Le SOC ou centre de sécurité opérationnelle : de quoi s’agit-il ?
Un centre de sécurité opérationnelle, aussi appelé Security Office Center (SOC) est un dispositif de maîtrise des risques déployé dans les organisations publiques et privées. La démarche s’appuie sur des compétences organisationnelles, humaines et techniques afin de garantir une capacité de détection préventive et réactive renforcée face aux risques cyber.
Le SOC a un rôle à la fois préventif, détectif et réactif face aux menaces cyber[1]. Il peut se définir comme un dispositif avant tout organisationnel permettant à une organisation de se doter d’une capacité de détection et d’investigation face aux incidents de sécurité concernant les données auxquels elle peut être confrontée.
Il permet d’anticiper différentes menaces externes telles que des tentatives d’attaques informatiques, ou internes comme les fuites de données liées à la malveillance de collaborateurs par exemple[2]. Il permet également de garantir une forte réactivité en industrialisant la réponse aux incidents de sécurité et en définissant les processus de réponse autour d’un dispositif d’astreinte mis en oeuvre 24 h/24 et 7 j/7. Cette approche part de l’hypothèse que ces incidents peuvent survenir à tout moment et plus particulièrement quand les équipes internes ne sont pas en zone de vigilance ou sont en effectifs restreints (nuits, week-end).
Avec leur augmentation, les menaces cyber sont désormais envisagées comme des risques à la fois de gravité (impacts critiques en cas d’attaque avérée) et de fréquence (les attaques deviennent quotidiennes, quels que soient les secteurs d’activité ou les tailles d’entreprises).

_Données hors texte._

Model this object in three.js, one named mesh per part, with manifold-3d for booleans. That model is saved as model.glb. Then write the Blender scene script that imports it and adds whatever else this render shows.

Ceci rend de plus en plus indispensable le fait pour une organisation de s’appuyer sur un SOC, un centre de sécurité opérationnelle.
Le SOC, un service managé de maîtrise des risques
Le SOC n’est pas uniquement technique, c’est avant tout un service, un mode d’organisation permettant d’appuyer les équipes en charge de la gouvernance des risques cyber (responsables sécurité des systèmes d’information, risk managers).
En tant que service managé, il présente plusieurs intérêts, notamment celui d’identifier, via une veille en continu, les actions d’amélioration de la sécurité des systèmes d’information de l’entreprise faisant appel à lui. À cela s’ajoute la proposition de plans d’actions associés, et parfois l’accompagnement de la mise en oeuvre de nouvelles règles de sécurité, issues de ces plans d’actions, sur la base des validations de l’organisation. Au titre des services composant le SOC, on peut notamment identifier :
- Les services classiques de surveillance opérationnelle (décrits dans le tableau 2) ;
- Les services de supervision de la sécurité informatique proposés par les entités de type SOC (décrits dans le tableau 1 ci-dessous).
Tableau 1. Exemples de services de surveillance opérationnelle du SOC.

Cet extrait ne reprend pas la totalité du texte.